Mrs. Gwyneth Dunwoody (Crewe and Nantwich)

Will my right hon. Friend find time next week for an urgent debate on the consequences of the fire sale of rail rolling stock companies that was held by the previous Government? They threw away state assets with abandon and ruthlessness, and the taxpayer could have benefited from an enormous number of assets if that had not been allowed. Will she ensure not only that the public know what was done by the previous Government, but that an urgent method of getting good value back is sought?

Mrs. Taylor

As usual, my hon. Friend raises an important point, of which I am well aware. Everyone was staggered by the figures revealed today. We said at the time of the privatisation that the Conservative Government were selling the taxpayer short. In fact, that dogma-driven Government have cost the taxpayer millions of pounds. We warned of these difficulties, and it would be good if we had time to discuss the issues. However, the Opposition have chosen not to use their Supply day to debate transport.

Mr. Paul Tyler (North Cornwall)

I am glad that the Leader of the House shares my disappointment that the Conservatives are not giving two former Secretaries of State, the right hon. Members for North-West Cambridgeshire (Sir B. Mawhinney) and for North-West Hampshire (Sir G. Young), the opportunity next Tuesday to defend their complicity in the great rail rip-off, which is now called the great train robbery.
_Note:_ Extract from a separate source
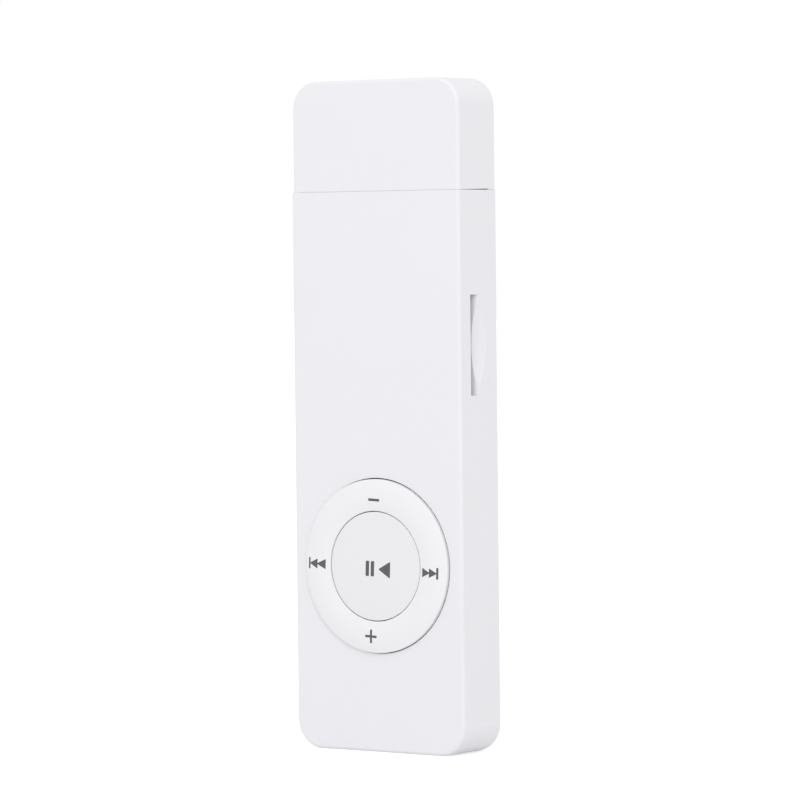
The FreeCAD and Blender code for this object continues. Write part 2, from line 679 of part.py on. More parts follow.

Why have we not yet heard from the Deputy Prime Minister, not only about the matter raised by the hon. Member for Crewe and Nantwich (Mrs. Dunwoody)—the taxpayer was cheated of £1 billion because of undervaluing—but about the takeover bid for Great Western Holdings, which he has apparently put on hold? Again, a huge sum of money was scandalously ripped off the taxpayer because the previous Government insisted on pushing ahead with privatisation for purely political reasons. Is it not time that the Government explained what they propose to do about this appalling situation, and the deteriorating standards faced by customers and users of the railways as a result of what has happened?

Mrs. Taylor

All of us who are customers and users of the railways, which are a civilised way to travel, are concerned about deteriorating standards and the particular problems on some lines. As taxpayers, we are also outraged by the amount of money that the Conservative Government have cost us.
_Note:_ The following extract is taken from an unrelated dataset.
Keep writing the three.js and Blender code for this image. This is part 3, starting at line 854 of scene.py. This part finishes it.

As the hon. Gentleman said, the Deputy Prime Minister has made his views clear on Great Western. The proposal has been put on hold, but the hon. Gentleman was right to say that further measures are required. He will know that the Government are conducting a thorough review of rail regulation. It is not possible to hold a debate in the near future, but the House will want to return to the issue.

Mr. Dennis Skinner (Bolsover)

Is the Leader of the House aware that the issue of the railways is becoming a scandal in Britain today? People such as Branson—Mr. Goody Two-Shoes—are picking up taxpayers' money for running trains in the north-west. Taxpayers' money is involved in Eurostar, because we have had to step in to run it temporarily. Now, there is the scandal of people making millions of pounds from selling off rail rolling stock. After 10 months in office, it is high time that the Government realised, just as many of us forecast, that there is only one solution to the problem: British Rail should be taken back into public ownership.

Mrs. Taylor

I have already said that my hon. Friend's concern is shared by many hon. Members on both sides of the House, although I am not sure how some Conservative Members can face their constituents, given the problems that they have created. There is no satisfaction whatever in having been proved right, but, as I have already told my hon. Friend, we are conducting a thorough review of rail regulation.

Mr. Andrew Tyrie (Chichester)

May we please have an early statement from the Prime Minister on the Government's plans to reform the House of Lords? As the Lord Chancellor has revealed that his Cabinet Sub-Committee is already working up proposals for an elected Chamber as part of stage 2 of the reform of the House of Lords, may we have a statement setting out in detail how and when the Government will consult all major parties?

Mrs. Taylor

I presume that the hon. Gentleman was asking for a debate. There are many occasions on which we would like to debate the composition of the House of Lords and the impact of hereditary peers on legislation. We made our position on the House of Lords perfectly clear in our election manifesto, and we are sticking to it.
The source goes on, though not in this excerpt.